Je rejoins l'idée de votre amendement, monsieur Longuet, qui s'inscrit parfaitement dans la logique de la graduation des sanctions à l'égard des internautes que le Gouvernement a voulu mettre en place. Il est en effet essentiel que les sanctions soient à la fois proportionnées et dissuasives.
Pour autant, en raison de l'évolution rapide des technologies, il paraît difficile de figer dans la loi des seuils qui déclencheront non seulement des sanctions plus lourdes, mais aussi des procédures plus intrusives.
Afin d'éviter, comme vous le craignez à juste titre, que les sanctions ne soient trop faibles, le Gouvernement créera, par décret, une contravention d'un niveau plus élevé lorsque les quantités d'oeuvres téléchargées ou mises à disposition dépasseront certains seuils, ce qui permettra une mise en oeuvre plus souple.
Le Gouvernement émet donc un avis défavorable sur l'amendement n° 102 et, pour les mêmes raisons, sur le sous-amendement n° 273 rectifié.
Par ailleurs, pour répondre à la demande de M. le rapporteur, je vais tenter de clarifier le système des sanctions prévues par le Gouvernement.
Le téléchargement est défini comme la reproduction illicite d'oeuvres ou de supports de droits voisins, telle qu'elle est entendue habituellement dans le code de la propriété intellectuelle, avec une précision supplémentaire relative au vecteur utilisé à cette fin, à savoir un service de communication au public en ligne.
Ces infractions nouvelles seront constatées par la surveillance des oeuvres exercée sur le web par les services de police et de gendarmerie.

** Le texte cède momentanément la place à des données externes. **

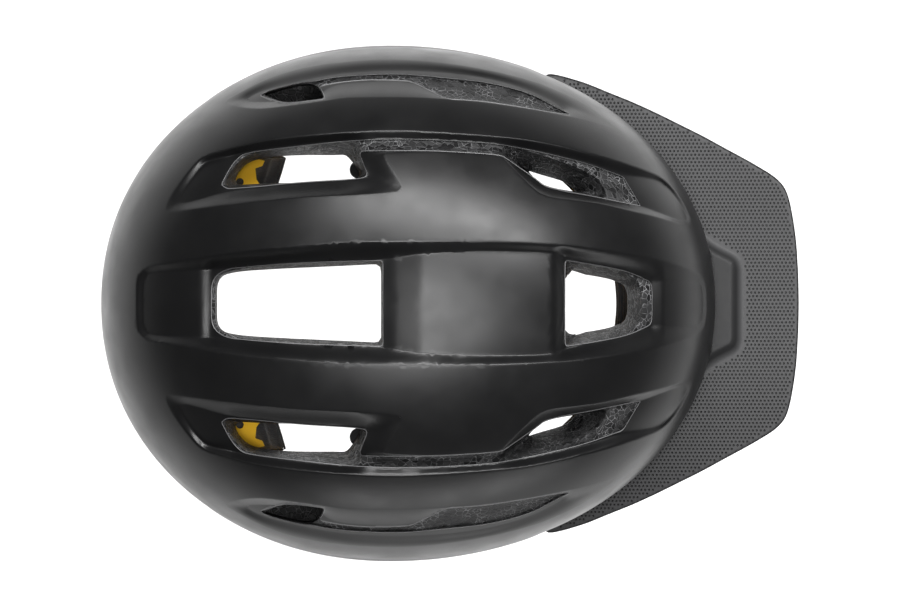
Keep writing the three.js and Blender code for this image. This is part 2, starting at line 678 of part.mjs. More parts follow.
// One side's band: an eye on the temple post, a strap round the head and a rack in the dial housing.
function band(side) {
  const rackZ = DIAL.z + side * DIAL.pitchR;
  const towards = -side;
  const curve = new THREE.CatmullRomCurve3([
    V(46, side * 69, -15), V(20, side * 74.5, -19), V(-20, side * 76, -28), V(-60, side * 66, -42),
    V(-86, side * 50, -52), V(DIAL.x, side * 39, rackZ - towards * 1.9),
    V(DIAL.x, side * 28, rackZ - towards * 1.9),
  ]);
  const highAt = (t) => BAND.low + (BAND.high - BAND.low) * smooth((0.78 - t) / 0.2) * smooth(t / 0.1);
  const strap = ribbon(curve, highAt, BAND.thick, 16, V(0, 0, 1));
  const eye = ring(5.5, PIVOT.r + 0.4, V(PIVOT.x, side * 68, PIVOT.z), V(PIVOT.x, side * 70, PIVOT.z));
  const [y0, y1] = side > 0 ? [-16, 29] : [-29, 16];
  const rack = rackBar(rackZ, towards, y0, y1);
  return cut(joined(strap, eye, rack), templeBore(side));
}

const templeBore = (side) =>
  rod(PIVOT.r + 0.4, V(PIVOT.x, side * 60, PIVOT.z), V(PIVOT.x, side * 76, PIVOT.z));

const ratchetSpring = () =>
  cut(
    ring(9.2, 7.6, V(DIAL.x - 4.6, 0, DIAL.z), V(DIAL.x - 3.6, 0, DIAL.z), 20),
    box(DIAL.x - 6, DIAL.x - 2, -1.5, 1.5, DIAL.z - 12, DIAL.z - 5),
  );

const springSeat = () => ring(9.5, 7.3, V(DIAL.x - 5.2, 0, DIAL.z), V(DIAL.x - 3.3, 0, DIAL.z), 20);

// ---------------------------------------------------------------- straps and buckle
const ANCHORS = [
  { name: "front", x: 48, y: 82 },
  { name: "rear", x: -52, y: 83 },
];
const anchorAngle = ({ x, y }) => Math.atan2(y / SHELL.half, (x - SHELL.xc) / 132);
const anchorZ = (anchor) => rimZ(anchorAngle(anchor)) + LIP.high;

const strapAnchor = (anchor, side, grow = 0) => {
  const z = anchorZ(anchor) - 1;
  const at = (height) => V(anchor.x, side * anchor.y, z + height);
  const top = at(8 + grow);
  return joined(rod(4.4 + grow, at(-4.5), top, 10), rod(5.8 + grow, at(5 - grow), top, 10));
};

const webEnd = (anchor, side) => V(anchor.x, side * anchor.y, anchorZ(anchor) - 6.8);
const dividerTop = (side) => V(DIVIDER.x, side * DIVIDER.y, DIVIDER.z + 4);

const CHIN_ENDS = { left: 24, right: -24 }; // the webbing stops here, inside the buckle's halves

function chinCurve(side) {
  const end = side > 0 ? CHIN_ENDS.left : CHIN_ENDS.right;
  const points = [
    V(DIVIDER.x, side * DIVIDER.y, DIVIDER.z + 6), V(11, side * 79, -108), V(22, side * 72, -134),
    V(CHIN.x, side * CHIN.flat, CHIN.z), V(CHIN.x, end, CHIN.z),
  ];
  return rounded(points, 9);
}

// One side's webbing: both anchors run down to the divider, then on together under the chin.
function webbing(side, grow = 0) {
  const runs = ANCHORS.map((anchor) => {
    const curve = new THREE.LineCurve3(webEnd(anchor, side), dividerTop(side));
    return ribbon(curve, even(WEB.wide + grow), WEB.thick + grow, 2, V(1, 0, 0));
  });
  const chin = ribbon(chinCurve(side), even(WEB.wide + grow), WEB.chin + grow, 24, V(1, 0, 0));
  return joined(...runs, chin);
}

const LEVER = { y: 6, z: DIVIDER.z + 5, r: 1.6 };
const outwards = (side, a, b) => acrossTo(side, DIVIDER.y + a, DIVIDER.y + b);
const leverPin = (side, r, x0, x1) => {
  const at = (x) => V(x, side * (DIVIDER.y + LEVER.y), LEVER.z);
  return rod(r, at(x0), at(x1), 10);
};

const dividerBody = (side) => {
  const plate = box(-9, 21, ...outwards(side, -3.4, 3.4), DIVIDER.z - 11, DIVIDER.z + 9);
  const ears = [[-9, -5.6], [17.6, 21]].map(([x0, x1]) =>
    box(x0, x1, ...outwards(side, 2, 8.6), LEVER.z - 2.8, LEVER.z + 2.8),
  );
  return cut(joined(plate, ...ears), webbing(side, WEB_ROOM), leverPin(side, LEVER.r + GAP, -30, 40));
};

const dividerLever = (side) => {
  const plate = box(-5, 17, ...outwards(side, 4.6, 7.2), DIVIDER.z - 10, LEVER.z);
  return joined(plate, leverPin(side, LEVER.r, -8.6, 20.6));
};

// The buckle's socket, on the left strap, and its insert, on the right strap.
const BUCKLE = { half: 12.5, high: 4.2, mouth: -3, back: 27 };

// A box centred on the chin strap: half its width, its two ends and half its height.
const chinBox = (half, y0, y1, high) =>
  box(CHIN.x - half, CHIN.x + half, y0, y1, CHIN.z - high, CHIN.z + high);

const buckleSocket = () =>
  cut(
    chinBox(BUCKLE.half, BUCKLE.mouth, BUCKLE.back, BUCKLE.high),
    chinBox(10.6, BUCKLE.mouth - 1, 16.5, 2.6),
    chinBox(20, 5, 14.5, 2.6),
    webbing(1, WEB_ROOM),
  );

function buckleInsert() {
  const prong = (side) => {
    const shape = new THREE.Shape();
    const corners = [
      [4.6, -8], [9.4, -8], [9.4, 4], [10.2, 5.6], [10.2, 10], [8.8, 14], [6.4, 15.5], [6.4, 2],
    ];
    corners.forEach(([x, y], i) => (i ? shape.lineTo(side * x, y) : shape.moveTo(side * x, y)));
    const geometry = new THREE.ExtrudeGeometry(shape, { depth: 4.4, bevelEnabled: false });
    return solidOf(geometry.translate(CHIN.x, 0, CHIN.z - 2.2));
  };
  return cut(
    joined(
      prong(1),
      prong(-1),
      chinBox(12, -26, -3.6, 3.8),
      chinBox(1.6, -4, 13, 2.2),
    ),
    chinBox(8, -27, -5, 1.6),
  );
}

const alongChin = (side, from, to) => {
  const whole = chinCurve(side);
  const points = [0, 1, 2, 3, 4, 5].map((k) => whole.getPoint(from + ((to - from) * k) / 5));
  return new THREE.CatmullRomCurve3(points);
};

const sleeve = (side, from, to, wide, thick, steps) => {
  const block = ribbon(alongChin(side, from, to), even(wide), thick, steps, V(1, 0, 0));
  return cut(block, webbing(side, WEB_ROOM));
};

// ---------------------------------------------------------------- assembly
const helmet = new THREE.Group();
helmet.name = "cycling_helmet";

function add(name, colour, solid, parent = helmet) {
  const [color, roughness, metalness = 0] = COLOURS[colour];
  const material = new THREE.MeshStandardMaterial({ color, roughness, metalness });
  const mesh = new THREE.Mesh(geometryOf(solid), material);
  mesh.name = name;
  parent.add(mesh);
}

const postBores = POSTS.map(({ y }) => postRod(y, POST.socket + GAP, -POST.deep - GAP, 8));
const postHoles = POSTS.map(({ y }) => postRod(y, POST.head + GAP, -POST.deep, 8));
const anchorBores = [];
for (const side of Object.values(SIDES)) {
  for (const anchor of ANCHORS) anchorBores.push(strapAnchor(anchor, side, GAP));
}
const templeHoles = Object.values(SIDES).map((side) => {
  const at = (y) => V(PIVOT.x, side * y, PIVOT.z);
  return joined(rod(PIVOT.r + GAP, at(60), at(82.5)), rod(5 + GAP, at(60), at(79)));
});
const railPocket = box(-106.2, -95, -7.7, 7.7, -60, 6.8);

add("outer_shell", "shell", outerShell());
add("lower_shell", "lower", cut(lowerShell(), ...postHoles));
add("foam_liner", "foam", cut(foamLiner(), ...postBores, ...anchorBores, ...templeHoles, railPocket));

const slip = new THREE.Group();
helmet.add(slip);
add("slip_liner", "slip", slipLiner(), slip);
add("brow_pad", "pad", wallPad(-0.8, 0.8, 0.84, 0.97), slip);
add("crown_pad_centre", "pad", crownPad(2, 62, -13, 13), slip);
for (const [name, side] of Object.entries(SIDES)) {
  add(`crown_pad_${name}`, "pad", crownPad(-46, 44, ...acrossTo(side, 26, 42)), slip);
  add(`rear_pad_${name}`, "pad", crownPad(-60.5, -50, ...acrossTo(side, 28, 62.5)), slip);
  add(`temple_pad_${name}`, "pad", wallPad(side * 1.2, side * 2.1, 0.8, 0.94), slip);
  for (const anchor of SLIP_ANCHORS) {
    add(`slip_anchor_${anchor.name}_${name}`, "anchor", slipAnchor(anchor, side), slip);
  }
}

const visor = new THREE.Group();
helmet.add(visor);
add("visor", "visor", visorBody(), visor);
for (const { name, y } of POSTS) {
  add(`visor_post_${name}`, "nylon", visorPost(y), visor);
  add(`visor_socket_${name}`, "nylon", visorSocket(y));
}

const cradle = new THREE.Group();
helmet.add(cradle);
add("dial_housing", "nylon", cut(dialHousing(), springSeat()), cradle);
add("dial_cover", "nylon", dialCover(), cradle);
add("cradle_yoke", "nylon", cradleYoke(), cradle);
add("height_slider", "nylon", heightSlider(), cradle);
add("ratchet_spring", "steel", ratchetSpring(), cradle);
add("dial_knob", "nylon", dialKnob(), cradle);
add("dial_pinion", "nylon", dialPinion(), cradle);
add("dial_screw", "steel", dialScrew(), cradle);
add("height_rail", "nylon", heightRail());
for (const [name, side] of Object.entries(SIDES)) {
  add(`cradle_pad_${name}`, "pad", cradlePad(side), cradle);
  add(`band_${name}`, "nylon", band(side), cradle);
  add(`temple_post_${name}`, "nylon", templePost(side));
}

for (const [name, side] of Object.entries(SIDES)) {
  for (const anchor of ANCHORS) {
    const plug = cut(strapAnchor(anchor, side), webbing(side, 2 * GAP));
    add(`strap_anchor_${anchor.name}_${name}`, "nylon", plug);
  }
  add(`webbing_${name}`, "web", webbing(side));
  add(`divider_${name}`, "nylon", dividerBody(side));
  add(`divider_lever_${name}`, "nylon", dividerLever(side));
}
add("buckle_socket", "nylon", buckleSocket());
add("buckle_insert", "nylon", buckleInsert());
add("chin_pad", "pad", sleeve(1, 0.4, 0.64, 24, 8, 8));
add("strap_keeper", "nylon", sleeve(-1, 0.36, 0.41, 20, 6, 2));

export default helmet;
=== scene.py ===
import json
import math
from contextlib import contextmanager

import bmesh
import bpy
import numpy as np
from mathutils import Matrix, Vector

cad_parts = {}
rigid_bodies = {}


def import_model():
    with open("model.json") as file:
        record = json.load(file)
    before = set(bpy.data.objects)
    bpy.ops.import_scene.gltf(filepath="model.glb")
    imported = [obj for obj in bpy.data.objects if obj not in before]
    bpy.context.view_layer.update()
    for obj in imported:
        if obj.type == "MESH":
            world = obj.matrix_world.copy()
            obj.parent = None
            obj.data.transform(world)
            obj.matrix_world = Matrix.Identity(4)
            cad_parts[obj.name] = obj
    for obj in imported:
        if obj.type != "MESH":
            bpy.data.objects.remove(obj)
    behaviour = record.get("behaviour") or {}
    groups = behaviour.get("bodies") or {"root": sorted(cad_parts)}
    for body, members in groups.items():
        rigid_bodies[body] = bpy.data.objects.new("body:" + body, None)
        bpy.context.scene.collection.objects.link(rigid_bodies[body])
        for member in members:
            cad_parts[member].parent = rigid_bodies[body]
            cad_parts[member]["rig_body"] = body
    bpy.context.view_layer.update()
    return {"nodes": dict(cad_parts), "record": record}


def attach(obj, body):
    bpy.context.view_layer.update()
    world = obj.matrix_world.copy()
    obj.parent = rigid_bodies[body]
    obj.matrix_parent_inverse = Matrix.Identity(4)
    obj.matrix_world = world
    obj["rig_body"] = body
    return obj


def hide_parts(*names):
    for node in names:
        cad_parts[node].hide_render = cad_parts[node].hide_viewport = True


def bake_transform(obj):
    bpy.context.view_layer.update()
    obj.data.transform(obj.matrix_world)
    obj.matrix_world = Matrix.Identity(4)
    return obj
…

C'est le fait de télécharger et, le cas échéant, de laisser ce téléchargement à la disposition de tiers qui sera réprimé.
Je le répète, ce ne sont pas les internautes qui feront l'objet d'une surveillance, ce sont les oeuvres. Or, ce sont les auteurs qui décident du régime de diffusion de leurs créations et de leurs oeuvres. Par conséquent, les oeuvres sont en quelque sorte codifiées, d'où l'idée de répertoire pour clarifier les enjeux : personne ne pourra ignorer quelle est la codification, quels sont les droits attachés à une oeuvre.
D'ailleurs, c'est l'impossibilité pour l'internaute de savoir exactement quel était le régime de protection ou non d'une oeuvre, l'absence de notoriété, qui a légitimé certaines décisions de justice rendues récemment.
De nombreuses précautions sont prises, à la fois pour être efficace et pour qu'il n'y ait pas d'intrusion dans la vie privée, afin que, une fois pour toutes, il soit clair que protéger le droit d'auteur en mettant en oeuvre des sanctions proportionnées ne porte pas atteinte à la liberté de communication et aux échanges privés. Ce n'est pas le même sujet, ce n'est pas la même responsabilité.
J'en viens maintenant à la compétence des services de l'État, qui est un point très important.
La recherche des infractions consistera à surveiller les oeuvres protégées, en les recherchant par mot clé sur les logiciels d'échange proposés au public, comme n'importe quel internaute peut le faire.
Cette surveillance sera exercée par les agents des services enquêteurs - police ou gendarmerie - qui pourront être saisis par les agents agréés et assermentés désignés par le Centre national de la cinématographie, les organismes professionnels d'auteurs ou par les sociétés de perception et de répartition des droits.
Ces constatations ne seront pas nominatives : l'agent relèvera des numéros d'adresse Internet, qui peuvent changer. La surveillance des échanges illégaux est une surveillance des oeuvres et non pas - j'y insiste - une surveillance des internautes. Cette démarche n'entraîne aucune surveillance des communications privées et préserve l'anonymat des internautes.
Il conviendra ensuite de procéder à une enquête. Avec l'autorisation du procureur de la République, le service enquêteur procèdera à l'identification du titulaire d'accès au moyen d'une réquisition adressée au fournisseur d'accès à Internet à partir de l'adresse Internet et de l'heure de la constatation. Nous reviendrons, dans la suite de la discussion, sur un certain nombre d'éléments qui constitueront des garanties de l'effectivité de la démarche.
Enfin, la condamnation ou la relaxe est décidée par un juge, éventuellement un juge de proximité. La contravention sera établie sur le constat d'un téléchargement ou du partage d'une ou plusieurs oeuvres.
Enfin, - autre point très important - avec les différents ministères concernés, sur instruction très précise du Premier ministre, nous constituons des équipes de fonctionnaires de l'État qui seront spécialisées dans la recherche de ces infractions.
J'espère avoir clarifié les différentes dispositions que nous mettons en place. Nous avons le souci de l'effectivité ; là aussi, c'est le point d'équilibre qui est le plus important. Il ne faut pas provoquer des peurs inutiles, mais il convient de mettre au point un dispositif qui fasse que chacun assume ses responsabilités.